El último día de agosto cerró sus puertas el restaurante Can Fabes. No es un cierre más, uno de tantos como se están produciendo ahora al socaire de la crisis. No. El cierre de Can Fabes es, también, el final de una época, de un ciclo, de un momento seguramente único en la historia de la cocina española.

Can Fabes (en un principio El Racó de Can Fabes) abrió en 1981. Su propietario, impulsor, inspirador, cocinero y alma, Santi Santamaría, uno de los más grandes cocineros que ha dado jamás este país, llevó el viejo negocio familiar al estrellato.

Sólo tardó trece años en conseguir la ansiada tercera estrella Michelin, categoría que entonces -1994- sólo lucían dos establecimientos españoles: el madrileño Zalacain, desde 1987, y el donostiarra Arzak, desde 1989. Que nadie olvide ese dato.

Eran años de gloria culinaria. Santamaría inició su andadura cuando lo que se llamó nouvelle cuisine marcaba tendencia... aunque la cocina iba evolucionando hacia algo más personal, donde el autor, su inspiración y su talento eran fundamentales.

Además de los triestrellados destacaban algunos otros, especialmente los también donostiarras Pedro Subijana y Martín Berasategui y, de manera mediáticamente arrolladora, el catalán Ferrá Adrià. Luego fueron llegando los demás, incluso los que aún no han llegado.

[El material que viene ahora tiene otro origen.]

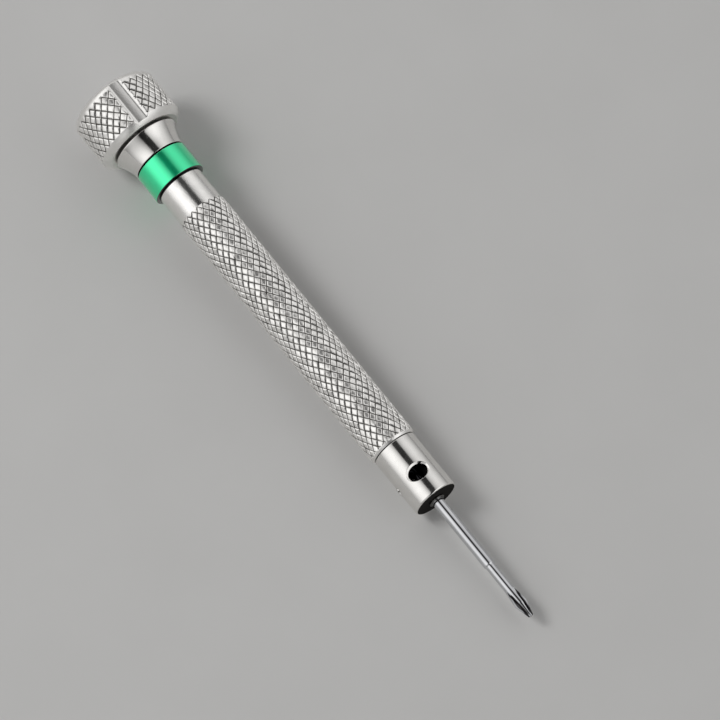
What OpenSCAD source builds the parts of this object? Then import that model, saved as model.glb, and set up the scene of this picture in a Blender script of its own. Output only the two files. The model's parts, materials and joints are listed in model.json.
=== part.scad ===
// Pocket screwdriver with a ball-bearing swivel cap, lying on a table.
// The tool's own axis runs from the cap's rear face (station 0) to the tip.
// Every sub-part is drawn on that axis, and laid() puts it down at rest:
// the cap's knurl and the nose collar's front edge both touch the table at z = 0.
// With an even number of flutes, the cap stands on the two edges of the lowest one.
// +X runs from the cap to the tip, and x = 0 is the middle of the overall length.
// Sizes are millimetres and degrees.

/* [Swivel cap] */
// Diameter over the cap's knurl
cap_d = 15.8; // [15:0.1:19]
// Length of the cap's knurled band
cap_knurl_l = 6.9; // [6.4:0.1:11]
// Length of the bowed bevel behind the knurl
cap_rear_l = 1.6; // [1:0.05:2]
// Depth of that bevel, measured towards the axis
cap_rear_h = 1.6; // [0.6:0.05:1.6]
// Sweep of that bevel's bow, in degrees
cap_rear_sweep = 40; // [10:5:60]
// Length of the bowed bevel in front of the knurl
cap_front_l = 1.2; // [0.5:0.05:1.6]
// Depth of that bevel, measured towards the axis
cap_front_h = 1.2; // [0.5:0.05:1.6]
// Sweep of that bevel's bow, in degrees
cap_front_sweep = 50; // [10:5:80]
// Number of finger flutes that also stop the cap from rolling
flute_count = 2; // [2:1:6]
// Width of a flute between its edges
flute_w = 3.1; // [2.4:0.1:3.6]
// Depth of a flute's round floor below the knurl
flute_depth = 0.45; // [0.2:0.05:0.7]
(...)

Por entonces se dieron todas las circunstancias deseables para el éxito de la cocina. Entre otras cosas, se superó una crisis económica. Había ganas y curiosidad.

una nueva era Los certámenes de alta cocina de Vitoria, donde empezó la gran evolución culinaria española, pusieron de relieve que la distancia entre lo que hacían los cocineros españoles y sus colegas del resto del mundo iba reduciéndose... hasta que llegó a hacerse, en determinadas materias, favorable a los nuestros.

Fueron unos años de oro para el prestigio de los cocineros españoles. Pero, como siempre, se exageró. Se confundió la parte con el todo. Adrià fue la nueva imagen de una cocina vanguardista que sólo podía llamarse cocina española porque ése es el pasaporte del cocinero.

La cocina de Adrià no es el paradigma de la cocina española. Entiéndase bien: no es la media, ni siquiera la media-alta: es, eso sí, un caso excepcional de talento.

Se sacó pecho. Quienes tenían derecho a hacerlo y quienes supieron sacar beneficio de ello. La proliferación de actos, congresos y reuniones acabó matando la gallina de los huevos de oro. Las circunstancias económicas cambiaron a peor. Y ese momento irrepetible terminó.

Ojo, que siguen apareciendo grandes cocineros, de los que Joan Roca es el máximo ejemplo. Pero ya nada es lo mismo. Nada volverá a ser lo mismo.

La cocina de Santi era... la cocina de Santi. Pero en ella había mucho que identificaba a la tierra en la que nació y vivió. Su querido Montseny estaba en sus platos. Una cocina con raíces, con identidad.

Quiso defenderla ante otras tendencias: estaba en su derecho. No seré yo quien diga si lo hizo bien o lo hizo mal, pero poco faltó para que fuera lapidado en la plaza pública. Y eso sí que estuvo muy mal. En nombre de la presunta cocina española se defendieron intereses mucho menos generales, mucho menos nobles. Pero ya pasó. Hay que olvidar.

Santi, que sabía disfrutar de la vida, se quedó un mal día de febrero de 2011 junto a la barra de su restaurante de Singapur. Yo estaba con él. Entonces sólo supe que se moría un amigo; después, poco a poco, me fui dando cuenta de lo que venía. Hoy, dos años y medio después, su buque insignia arría bandera: es inviable económicamente.

Es un adiós más a un artista. Naturalmente, ha creado escuela; pero todos sabemos que ningún discípulo de Velázquez fue Velázquez... aunque uno de los suyos, Óscar Velasco (con dos estrellas Michelin en el madrileño Santceloni), sea a día de hoy uno de los mejores cocineros del panorama nacional. Nos queda, y eso es importante, su obra literaria. Sus libros son un compendio de sus experiencias, su filosofía y su cultura gastronómica, y una verdadera enciclopedia de sabores culinarios. Se leen, como sus artículos, con fruición.

Adiós, pues, Santi. Esto es un adiós a uno de los restaurantes que fueron referencia de un momento de gloria que también se va un poco más con su cierre. Quedará en la memoria, aunque, la verdad, tampoco vayan a creer que estoy tan seguro de ello.

No es que sea pesimista: yo soy un optimista irreductible. Es, sólo, que esto es lo que hay, aunque no falten quienes nos lo quieran vender pintado de colorines.